The CLI accepts the same shape as JSON or as dotted keys:

vllm serve <model> --quantization-config '{"moe":{"activation":"mxfp8"}}'
vllm serve <model> --quantization-config.moe.activation mxfp8

Activation overrides on already-quantized checkpoints

For checkpoint-quantized models, quantization_config lets you pick an activation format independently of the baked-in weights. The supported overrides are checkpoint-specific; today this is wired up for MXFP4 MoE checkpoints (gpt-oss) where you can opt into FP8 activations:

vllm serve openai/gpt-oss-20b --quantization-config.moe.activation mxfp8

Combine with --moe-backend to pin a specific kernel family.

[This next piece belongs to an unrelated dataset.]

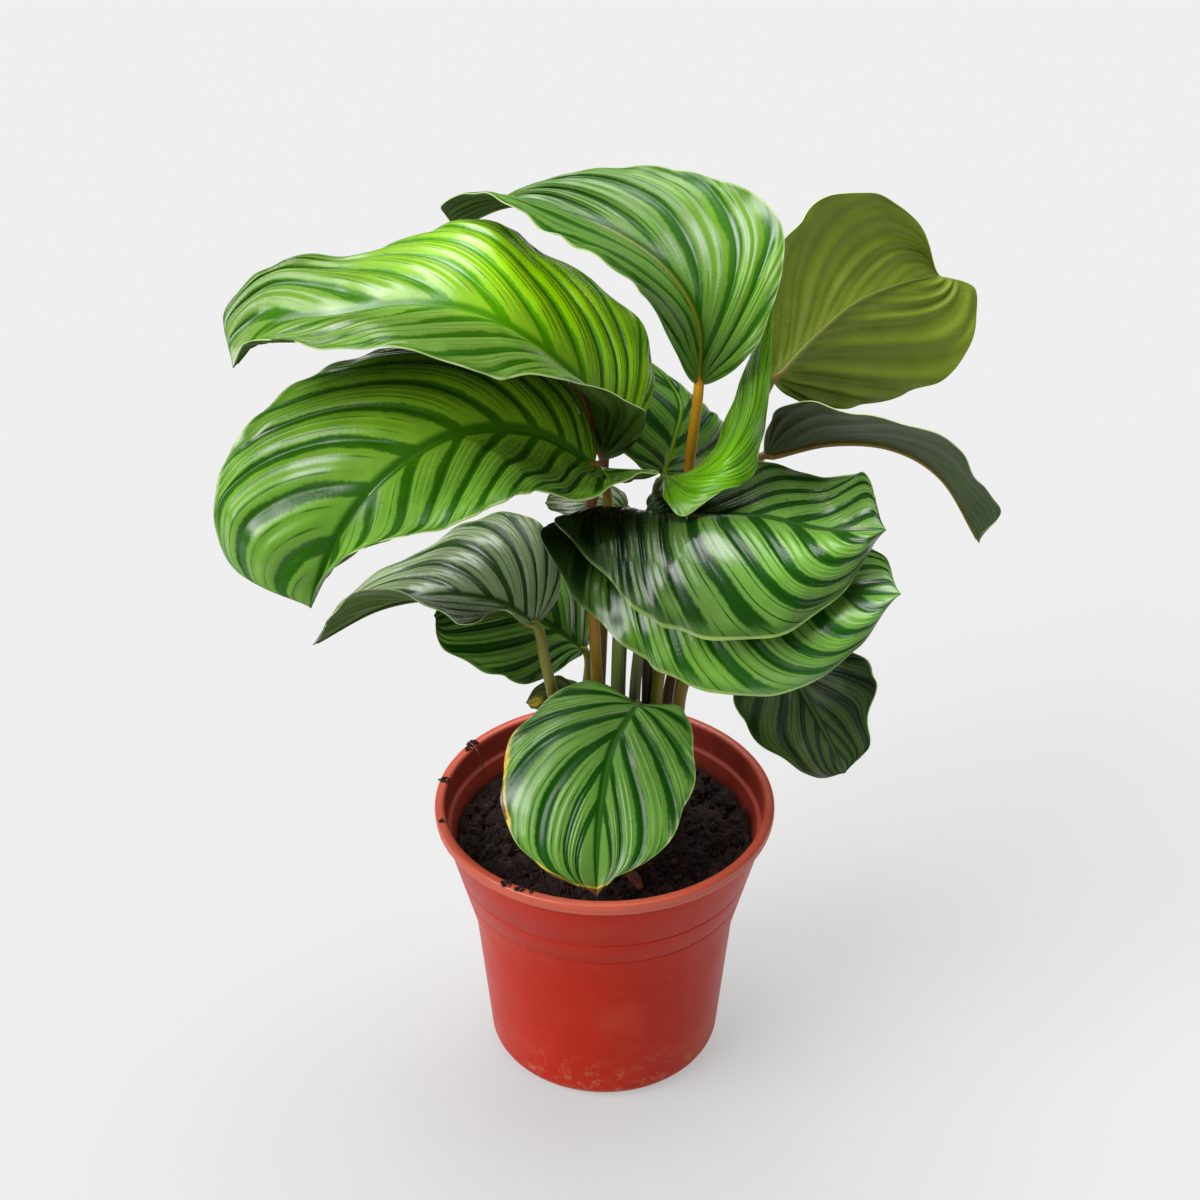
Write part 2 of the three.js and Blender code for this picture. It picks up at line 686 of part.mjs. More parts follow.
/** The stalk as a tapering round solid that ends just inside the blade's base. */
function stalkGeometry(leaf) {
  const rib = leaf.midrib.slice(0, 2).map(sight);
  const end = rib[0].clone().lerp(rib[1], STALK_REACH / rib[0].distanceTo(rib[1]));
  const route = [...stalkRoute(leaf), rib[0], end];
  const path = new THREE.CatmullRomCurve3(route, false, "centripetal");
  const steps = 2 * route.length - 2;
  const { binormals, normals } = path.computeFrenetFrames(steps, false);
  const positions = [];
  const index = [];
  for (let step = 0; step <= steps; step += 1) {
    const share = step / steps;
    const centre = path.getPointAt(share);
    const radius = THREE.MathUtils.lerp(leaf.stalk.foot, leaf.stalk.top, Math.pow(share, STALK_TAPER));
    for (let k = 0; k < STALK_SIDES; k += 1) {
      const turn = (k / STALK_SIDES) * 2 * Math.PI;
      const rim = centre.clone().addScaledVector(normals[step], radius * Math.cos(turn))
        .addScaledVector(binormals[step], radius * Math.sin(turn));
      positions.push(...rim.toArray());
    }
  }
  const [foot, top] = [positions.length / 3, positions.length / 3 + 1];
  positions.push(...path.getPointAt(0).toArray(), ...path.getPointAt(1).toArray());
  for (let k = 0; k < STALK_SIDES; k += 1) {
    const next = (k + 1) % STALK_SIDES;
    for (let step = 0; step < steps; step += 1) {
      const [low, high] = [step * STALK_SIDES, (step + 1) * STALK_SIDES];
      index.push(low + k, low + next, high + next, low + k, high + next, high + k);
    }
    index.push(foot, next, k, top, steps * STALK_SIDES + k, steps * STALK_SIDES + next);
  }
  return solidGeometry(positions, index);
}

function leafGeometry(leaf) {
  return toGeometry(toSolid(bladeGeometry(leaf)).add(toSolid(stalkGeometry(leaf))));
}

// ---- The plant ----
const calathea = new THREE.Group();
calathea.add(piece("pot", potGeometry(), COLOURS.pot));
calathea.add(piece("soil", soilGeometry(), COLOURS.soil));
for (const leaf of LEAVES) calathea.add(piece(leaf.name, leafGeometry(leaf), COLOURS.leaf));

export default calathea;
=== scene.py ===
"""A potted calathea: round, pleated, banded leaves on upright stalks, in a terracotta-red nursery pot.

The leaves are described as they are seen from one fixed eye point. A sighting (across, down, depth) is a
place in space: where it is seen in a square frame, counted from the frame's top left corner, and its depth
y in millimetres, + behind the pot's axis. Other lengths are in metres where their comment doesn't say mm,
with +Z up and the front at -Y.
"""
from __future__ import annotations

import logging
import math
import sys
from dataclasses import dataclass, field
from enum import Enum

import bmesh
import bpy
import numpy as np
from mathutils import Matrix, Vector, noise

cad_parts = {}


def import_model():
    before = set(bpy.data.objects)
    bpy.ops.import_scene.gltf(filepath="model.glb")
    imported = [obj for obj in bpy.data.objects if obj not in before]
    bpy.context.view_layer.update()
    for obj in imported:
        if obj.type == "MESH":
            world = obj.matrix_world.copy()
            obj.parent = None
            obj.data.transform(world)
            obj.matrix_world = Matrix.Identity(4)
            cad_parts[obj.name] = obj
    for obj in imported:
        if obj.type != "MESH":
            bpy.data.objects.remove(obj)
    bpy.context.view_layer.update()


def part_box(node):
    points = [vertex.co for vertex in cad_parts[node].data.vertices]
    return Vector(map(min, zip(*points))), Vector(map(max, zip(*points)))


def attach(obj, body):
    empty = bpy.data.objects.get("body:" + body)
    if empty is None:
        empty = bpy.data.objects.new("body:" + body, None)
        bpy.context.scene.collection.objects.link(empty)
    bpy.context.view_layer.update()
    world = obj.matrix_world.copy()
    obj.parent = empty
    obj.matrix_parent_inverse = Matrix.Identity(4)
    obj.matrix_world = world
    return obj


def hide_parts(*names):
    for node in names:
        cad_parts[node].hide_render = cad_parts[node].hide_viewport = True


LOG = logging.getLogger("calathea")
MM = 0.001
VEIN_MAP = "vein map"  # a blade's UV map: its stripes one way, the midrib to the margins the other
MARKS = "marks"  # a blade's colour attribute: painted light coming through, dried, midrib and painted shade

Sighting = tuple[float, float, float]
Rail = tuple[Sighting, ...]
Rgb = tuple[int, int, int]
Spot = tuple[float, float, float, float, float]  # along, across, span along, span across, strength


# ---- The view ----
@dataclass(frozen=True)
class ReferenceView:
    """The eye point that the leaves are described from, which is also where the camera stands."""

    eye: tuple[float, float, float] = (-2.3 * MM, -900 * MM, 820 * MM)
    pitch: float = math.radians(31.7)
    focal: float = 2236.0  # frame units
    frame: float = 1200.0  # width and height of the frame
    sensor: float = 36.0  # mm

    def sight(self, rail: Rail) -> np.ndarray:
        """Finds the places that sightings name.

        Args:
            rail: sightings, in order.

        Returns:
            One row of x, y, z for each sighting.
        """
        across, down, depth = np.array(rail, dtype=float).T
        rise = self.frame / 2 - down
        ray = np.stack([
            across - self.frame / 2,
            self.focal * math.cos(self.pitch) + rise * math.sin(self.pitch),
            rise * math.cos(self.pitch) - self.focal * math.sin(self.pitch),
        ], axis=1)
        reach = (depth * MM - self.eye[1]) / ray[:, 1]
        return np.array(self.eye) + ray * reach[:, None]

    def at_height(self, across: float, down: float, height: float) -> Vector:
        """Finds the place at a height that is seen at a point of the frame.

        Args:
            across: how far from the frame's left edge.
            down: how far from its top edge.
            height: the place's height in metres.

        Returns:
            The place.
        """
        eye = Vector(self.eye)
        through = Vector(self.sight(((across, down, 0.0),))[0].tolist())
        return eye + (through - eye) * (height - eye.z) / (through.z - eye.z)

    def place_camera(self) -> None:
        """Puts the scene's camera at the eye point."""
        data = bpy.data.cameras.new("view")
        data.sensor_width = self.sensor
        data.lens = self.focal / self.frame * self.sensor
        camera = bpy.data.objects.new("view", data)
        camera.location = self.eye
        camera.rotation_euler = (math.pi / 2 - self.pitch, 0, 0)
        bpy.context.scene.collection.objects.link(camera)
        bpy.context.scene.camera = camera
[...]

Separate Schemes for Dense and MoE Layers

You can apply different quantization schemes to dense linear layers and MoE expert layers via the linear and moe fields. Each accepts either a full spec dict, or a bare string naming an online shorthand (e.g. "fp8_per_block") or weight format (e.g. "fp8_per_block_static"); fields not set fall back to the shorthand defaults.

from vllm import LLM

# Linear: per-block FP8; MoE: per-tensor FP8 (inherited from the shorthand)
llm = LLM(
    "ibm-granite/granite-3.0-1b-a400m-base",
    quantization="fp8_per_tensor",
    quantization_config={
        "linear": "fp8_per_block",
    },
)

Or,

from vllm import LLM

# Linear: per-tensor FP8 (inherited); MoE: per-block FP8
llm = LLM(
    "ibm-granite/granite-3.0-1b-a400m-base",
    quantization="fp8_per_tensor",
    quantization_config={
        "moe": "fp8_per_block",
    },
)

Excluding Layers from Quantization

Use the ignore parameter to skip specific layers. It accepts exact layer names and regex patterns (prefixed with re:):

from vllm import LLM

llm = LLM(
    "ibm-granite/granite-3.0-1b-a400m-base",
    quantization="fp8_per_tensor",
    quantization_config={
        "ignore": [
            # exact layer name
            "model.layers.1.self_attn.o_proj",
            # regex: skip all QKV projections
            "re:.*[qkv]_proj",
        ],
    },
)

Note

For fused layers (e.g., qkv_proj which fuses q_proj, k_proj, v_proj), the ignore pattern must match the unfused shard names (q_proj, k_proj, v_proj), not the fused name.